O jovem protagonista acaba descobrindo um envelope contendo uma chave e a inscrição “black” no verso, o que o instiga a sair por Nova York procurando uma possível fechadura que se encaixe ao objeto encontrado e revele algo que torne menos insuportável o seu futuro sem a presença do pai. Resgatando o conceito original do termo utopia, que significa um lugar ideal e distante do mundo real, o roteiro de Tão Forte e Tão Perto (Extremely Loud & Incredibly Close) discute a força da vontade, a perseverança e a forma mais sublime de sermos fieis aos nossos desejos: nunca pararmos de procurar.

Apesar de ter recebido inúmeras críticas negativas e ter sido completamente ignorado pela Academia do Oscar (de quem havia recebido duas indicações, inclusive a de Melhor Filme) no último domingo, Tão Forte e Tão Perto me chamou a atenção pelas reflexões inseridas nas entrelinhas das falas, nos olhares silenciosos, nas expressões sutis do elenco e na complexidade de sentimentos pelos quais Oskar tem de passar na busca pela sua felicidade. Ao supor que o termo “black” se referia a um sobrenome, o garoto passou a visitar cada um dos centenas de “black” inscritos na lista telefônica da cidade. E é nesta verdadeira odisseia contemporânea que a personalidade de um protagonista que de tão antissocial beira a esquizofrenia vai sendo construída e a própria percepção de mundo dele se amplia com os encontros e aprendizados ao longo do caminho.
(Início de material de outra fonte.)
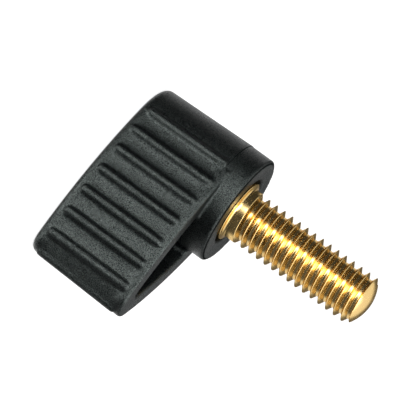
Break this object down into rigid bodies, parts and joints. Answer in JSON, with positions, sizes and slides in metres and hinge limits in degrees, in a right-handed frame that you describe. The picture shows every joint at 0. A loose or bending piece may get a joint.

No meio de tudo isso, uma mãe ofuscada pelo brilho inapagável do pai morto tenta compartilhar o próprio sofrimento com o filho e ajudá-lo a amenizar o dele. Linda Schell, interpretada por Sandra Bullock (que merecia pelo menos uma lembrança no Oscar deste ano, diferentemente da injusta estatueta de Melhor Atriz que levou em 2010 pelo papel medíocre em Um Sonho Possível), quer se aproximar de Oskar, que se esquiva de todas as maneiras, vivendo em um mundo completamente diferente do dela, mesmo com os dois morando sob o mesmo teto. Para ele, a mãe é ilógica, irracional, tem um pensamento que não faz sentido e não busca respostas para todas as questões do mundo, assim como ele e o pai falecido. O estopim ocorre quando, após o desaparecimento do corpo de Thomas em meio aos escombros das torres gêmeas, Linda aceitou fazer um enterro simbólico com um caixão vazio, o que pareceu uma afronta à capacidade intelectual de Oskar. A missão de Linda, agora, é se reaproximar daquele garoto frágil, ferido e carente, que apenas quer respostas.

No fundo, acho que me pareço com Oskar. Hoje sei que a constante inquietude presente no protagonista também está em mim desde sempre, e que estou numa frequente busca de algo que nem sempre sei o que é. Costumo deixar um pouco de mim nas pessoas que encontro pelo caminho, e levar um pouco delas comigo. O segredo que aprendi com Tão Forte e Tão Perto é que, por mais que nos custe uma vida toda, nunca devemos parar de procurar, mesmo diante das dificuldades impostas pela vida. Afinal, “as coisas fáceis de serem encontradas não merecem ser procuradas” (Thomas Schell).